Die Herrschaft der Franzosen wirkt sich auf den Lehrbetrieb der Universität aus. So werden vom Wintersemester 1808 an Vorlesungen über den »Code Napoléon« gehalten. Zwei Zie­le werden damit verfolgt: Zum einen bleibt die Universität für jene Studenten attraktiv, deren Heimat nun zu Frankreich ge­hört, zum anderen werden auch in Sachsen-Weimar-Eisenach Juristen benötigt, die sich mit dem Gesetzeswerk auskennen, falls es im hiesigen Territorium Gültigkeit erlangt. Das bürgerli­che Rechtsverständnis nach der Französischen Revolution fällt auch bei Jenaer Rechtsgelehrten auf fruchtbaren Boden.

Doch in Jena formiert sich auch Widerstand gegen die Fremd­herrschaft: Vornehmlich der Historiker Heinrich Luden exponiert sich. Seine Vorle­sung »Zur vaterländischen Ge­schichte« rückt die Nation in den Blickpunkt, seine anonym erschienenen »Ansichten des Rheinbundes« sind eine anti­napoleonische Kampfschrift. Der Weg zur deutschen Nation soll aber keineswegs zurück zum alten Feudalstaat führen.

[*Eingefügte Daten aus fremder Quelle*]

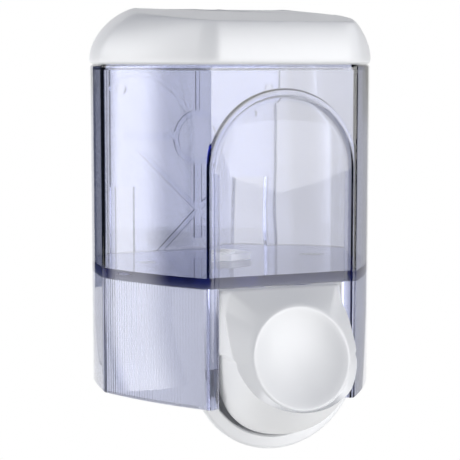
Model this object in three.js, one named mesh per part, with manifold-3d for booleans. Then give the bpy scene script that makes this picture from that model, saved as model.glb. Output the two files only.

Napoleon selbst eilt von Jena aus von Sieg zu Sieg, ehe seine Grande Armée im Jahr 1812 in Russland eine bit­tere Niederlage erleidet. Einen weiteren Rückschlag fügen Deutsche, Schweden, Österreicher und Russen dem Kaiser 1813 in der »Völkerschlacht« bei Leip­zig zu. Der Korse wird verbannt, kehrt zurück und wird 1815 bei Waterloo end­gültig geschlagen. Auf St. Helena stirbt Napoleon Bonaparte am 5. Mai 1821, vor 200 Jahren.